◆ **DATA EXCERPT**:
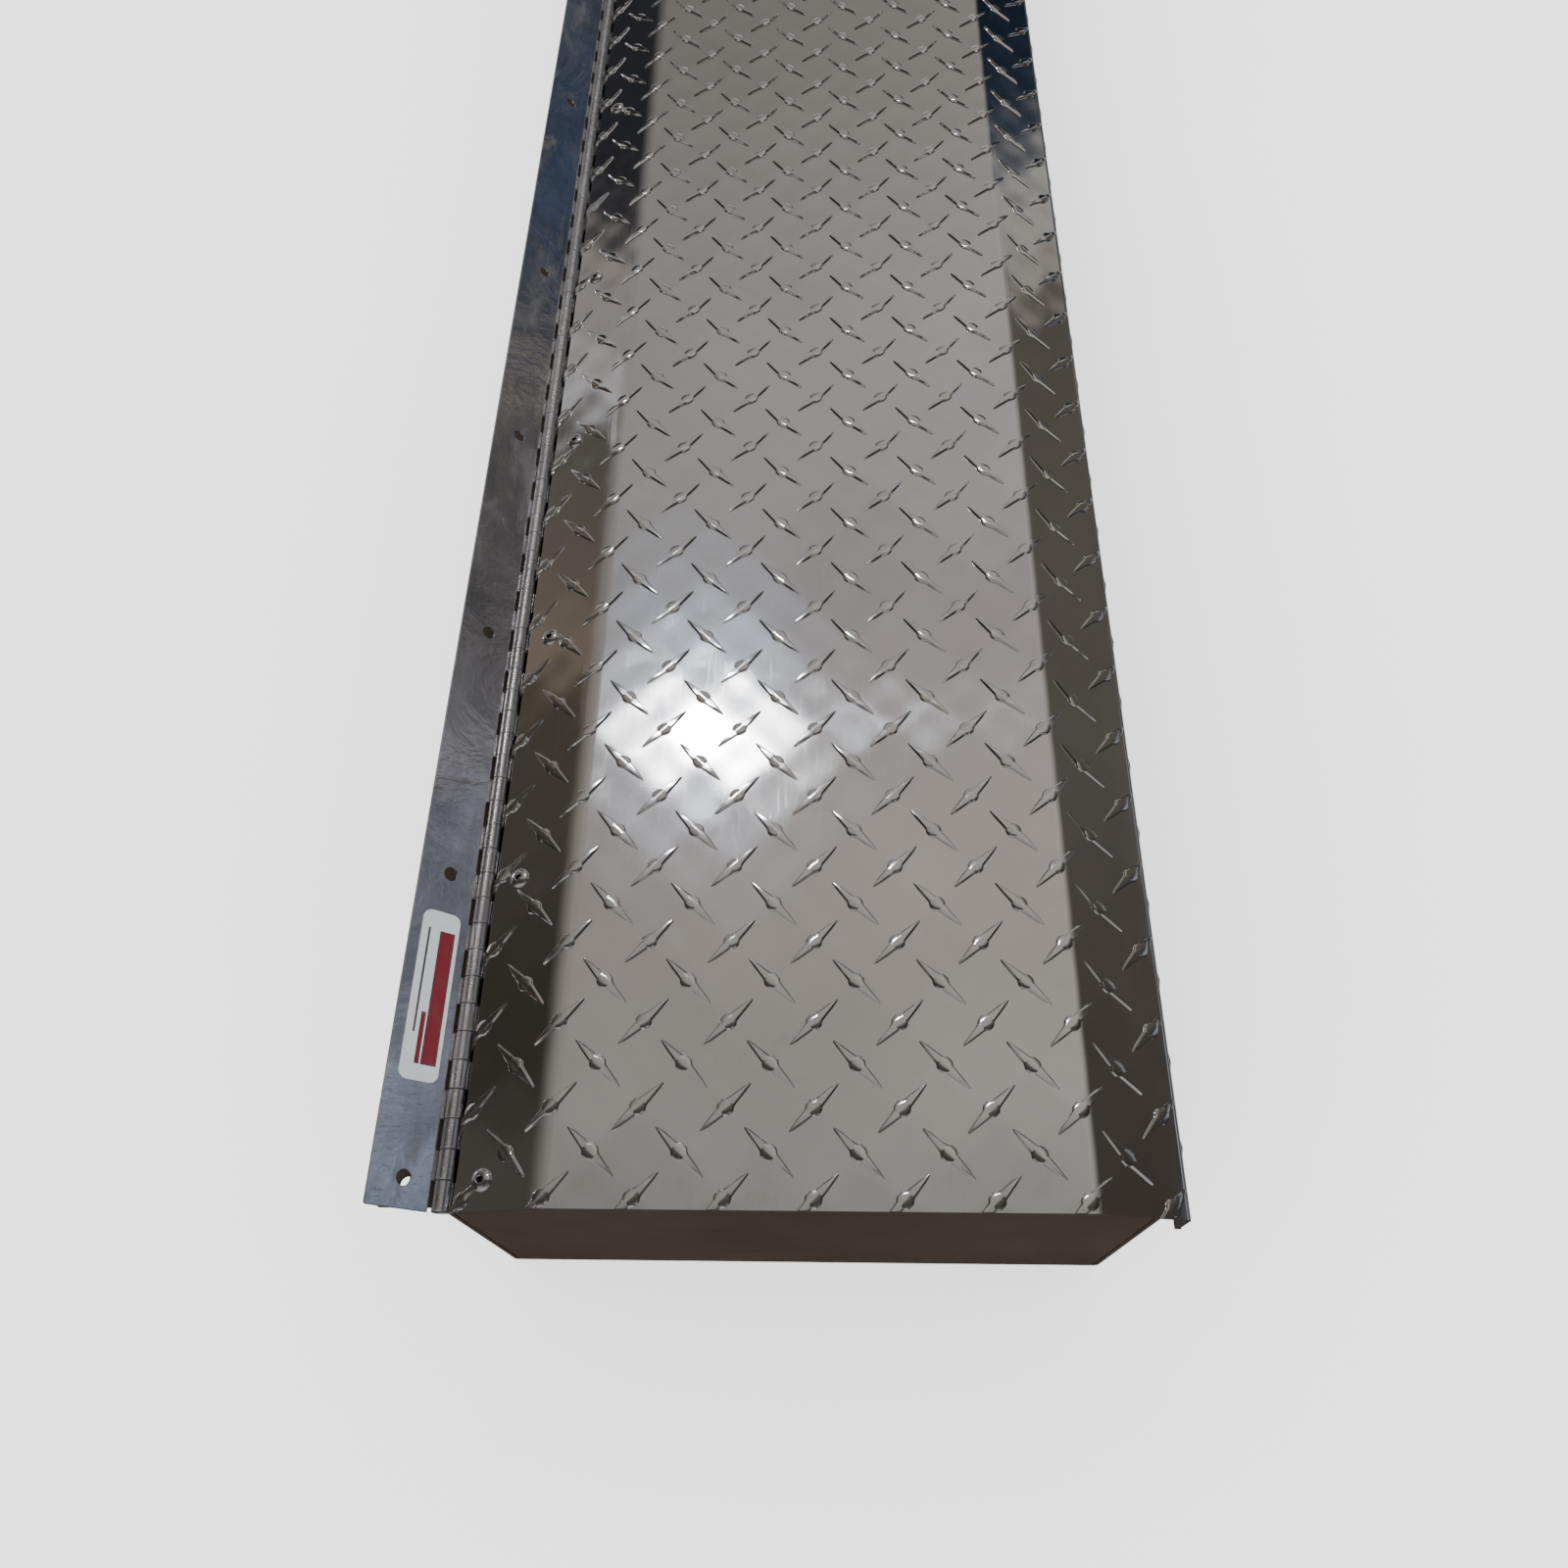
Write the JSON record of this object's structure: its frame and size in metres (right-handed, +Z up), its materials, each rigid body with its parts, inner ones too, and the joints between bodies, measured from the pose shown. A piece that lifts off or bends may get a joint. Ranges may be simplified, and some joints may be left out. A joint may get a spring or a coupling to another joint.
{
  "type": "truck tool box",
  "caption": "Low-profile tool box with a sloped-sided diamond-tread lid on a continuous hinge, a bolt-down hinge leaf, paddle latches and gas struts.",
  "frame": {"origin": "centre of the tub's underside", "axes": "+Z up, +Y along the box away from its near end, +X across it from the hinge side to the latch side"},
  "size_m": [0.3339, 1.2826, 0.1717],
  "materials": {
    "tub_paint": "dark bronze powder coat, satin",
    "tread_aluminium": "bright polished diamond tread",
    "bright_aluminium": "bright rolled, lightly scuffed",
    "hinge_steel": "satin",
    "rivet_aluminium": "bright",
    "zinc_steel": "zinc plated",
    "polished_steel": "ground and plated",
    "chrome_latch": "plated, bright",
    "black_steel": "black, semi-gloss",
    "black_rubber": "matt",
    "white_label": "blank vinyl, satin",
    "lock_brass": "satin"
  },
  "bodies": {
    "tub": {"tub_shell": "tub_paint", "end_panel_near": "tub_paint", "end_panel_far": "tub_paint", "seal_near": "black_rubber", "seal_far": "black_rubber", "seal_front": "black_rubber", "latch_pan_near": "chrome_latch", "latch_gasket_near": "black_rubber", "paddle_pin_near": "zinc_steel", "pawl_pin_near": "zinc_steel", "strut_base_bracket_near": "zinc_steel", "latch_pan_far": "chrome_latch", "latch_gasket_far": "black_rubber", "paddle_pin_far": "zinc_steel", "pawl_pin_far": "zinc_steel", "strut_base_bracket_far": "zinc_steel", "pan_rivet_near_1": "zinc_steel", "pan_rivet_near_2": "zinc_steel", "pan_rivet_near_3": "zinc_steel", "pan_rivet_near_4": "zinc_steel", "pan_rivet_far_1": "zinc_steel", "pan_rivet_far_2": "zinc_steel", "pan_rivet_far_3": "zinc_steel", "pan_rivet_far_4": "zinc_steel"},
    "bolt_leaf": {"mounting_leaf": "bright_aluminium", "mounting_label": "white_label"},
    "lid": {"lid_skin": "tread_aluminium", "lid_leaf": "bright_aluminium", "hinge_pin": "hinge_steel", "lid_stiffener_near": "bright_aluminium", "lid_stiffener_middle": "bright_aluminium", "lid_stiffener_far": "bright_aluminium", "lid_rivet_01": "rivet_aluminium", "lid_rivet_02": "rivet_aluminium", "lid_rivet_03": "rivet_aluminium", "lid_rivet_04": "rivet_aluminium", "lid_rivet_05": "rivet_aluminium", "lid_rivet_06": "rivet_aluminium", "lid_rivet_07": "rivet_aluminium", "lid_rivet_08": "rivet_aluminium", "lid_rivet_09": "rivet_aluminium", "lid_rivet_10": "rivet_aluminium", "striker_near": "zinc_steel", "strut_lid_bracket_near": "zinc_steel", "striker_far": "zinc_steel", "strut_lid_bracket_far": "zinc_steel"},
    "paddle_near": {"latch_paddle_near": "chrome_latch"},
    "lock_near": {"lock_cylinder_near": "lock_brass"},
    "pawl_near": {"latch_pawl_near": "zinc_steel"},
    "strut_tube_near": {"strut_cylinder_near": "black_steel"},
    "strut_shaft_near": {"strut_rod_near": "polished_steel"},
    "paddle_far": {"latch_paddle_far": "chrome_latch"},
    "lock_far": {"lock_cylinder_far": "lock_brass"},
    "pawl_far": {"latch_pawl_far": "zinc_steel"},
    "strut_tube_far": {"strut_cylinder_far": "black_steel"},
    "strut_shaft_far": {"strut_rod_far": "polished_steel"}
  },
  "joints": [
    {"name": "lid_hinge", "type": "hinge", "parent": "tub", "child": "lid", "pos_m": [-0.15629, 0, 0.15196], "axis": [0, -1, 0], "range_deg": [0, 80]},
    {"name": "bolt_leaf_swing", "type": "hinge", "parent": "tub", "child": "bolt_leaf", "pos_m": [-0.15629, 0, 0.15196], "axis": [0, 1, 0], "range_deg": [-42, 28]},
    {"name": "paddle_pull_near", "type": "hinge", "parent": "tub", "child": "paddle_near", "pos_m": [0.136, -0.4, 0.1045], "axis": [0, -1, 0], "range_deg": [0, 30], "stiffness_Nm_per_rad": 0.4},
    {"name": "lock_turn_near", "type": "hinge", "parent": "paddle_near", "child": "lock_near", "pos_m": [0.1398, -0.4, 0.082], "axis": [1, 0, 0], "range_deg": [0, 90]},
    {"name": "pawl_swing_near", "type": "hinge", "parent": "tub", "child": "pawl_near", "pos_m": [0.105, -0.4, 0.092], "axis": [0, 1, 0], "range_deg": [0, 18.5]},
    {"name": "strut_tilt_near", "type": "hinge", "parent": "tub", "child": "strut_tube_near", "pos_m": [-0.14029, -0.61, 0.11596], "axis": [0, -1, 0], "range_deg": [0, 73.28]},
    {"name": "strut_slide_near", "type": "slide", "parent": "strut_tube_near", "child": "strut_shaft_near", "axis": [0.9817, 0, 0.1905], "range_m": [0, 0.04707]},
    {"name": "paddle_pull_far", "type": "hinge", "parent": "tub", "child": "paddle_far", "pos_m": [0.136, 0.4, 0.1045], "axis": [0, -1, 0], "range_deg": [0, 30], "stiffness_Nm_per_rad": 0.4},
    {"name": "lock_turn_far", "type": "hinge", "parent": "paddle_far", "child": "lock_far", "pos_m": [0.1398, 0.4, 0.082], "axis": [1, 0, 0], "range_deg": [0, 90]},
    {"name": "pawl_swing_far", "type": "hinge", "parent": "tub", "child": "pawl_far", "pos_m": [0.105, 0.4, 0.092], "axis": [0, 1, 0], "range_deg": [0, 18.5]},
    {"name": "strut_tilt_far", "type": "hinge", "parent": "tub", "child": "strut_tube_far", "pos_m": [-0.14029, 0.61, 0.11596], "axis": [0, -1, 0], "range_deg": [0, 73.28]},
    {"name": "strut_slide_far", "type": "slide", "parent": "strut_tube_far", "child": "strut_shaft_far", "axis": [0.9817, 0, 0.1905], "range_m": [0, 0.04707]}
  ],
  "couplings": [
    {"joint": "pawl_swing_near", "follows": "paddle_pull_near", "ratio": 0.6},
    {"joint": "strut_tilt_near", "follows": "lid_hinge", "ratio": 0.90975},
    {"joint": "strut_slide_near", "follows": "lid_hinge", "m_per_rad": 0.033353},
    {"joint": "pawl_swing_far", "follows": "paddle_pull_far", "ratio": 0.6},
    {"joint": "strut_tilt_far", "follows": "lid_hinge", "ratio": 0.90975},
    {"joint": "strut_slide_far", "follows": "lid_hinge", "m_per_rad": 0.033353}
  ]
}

◆ **EXERCISE**:
Which lines hold the word "with"? Copy every one of them.

◆ **ANSWER FOR THE TASK**:
Write the JSON record of this object's structure: its frame and size in metres (right-handed, +Z up), its materials, each rigid body with its parts, inner ones too, and the joints between bodies, measured from the pose shown. A piece that lifts off or bends may get a joint. Ranges may be simplified, and some joints may be left out. A joint may get a spring or a coupling to another joint.
  "caption": "Low-profile tool box with a sloped-sided diamond-tread lid on a continuous hinge, a bolt-down hinge leaf, paddle latches and gas struts.",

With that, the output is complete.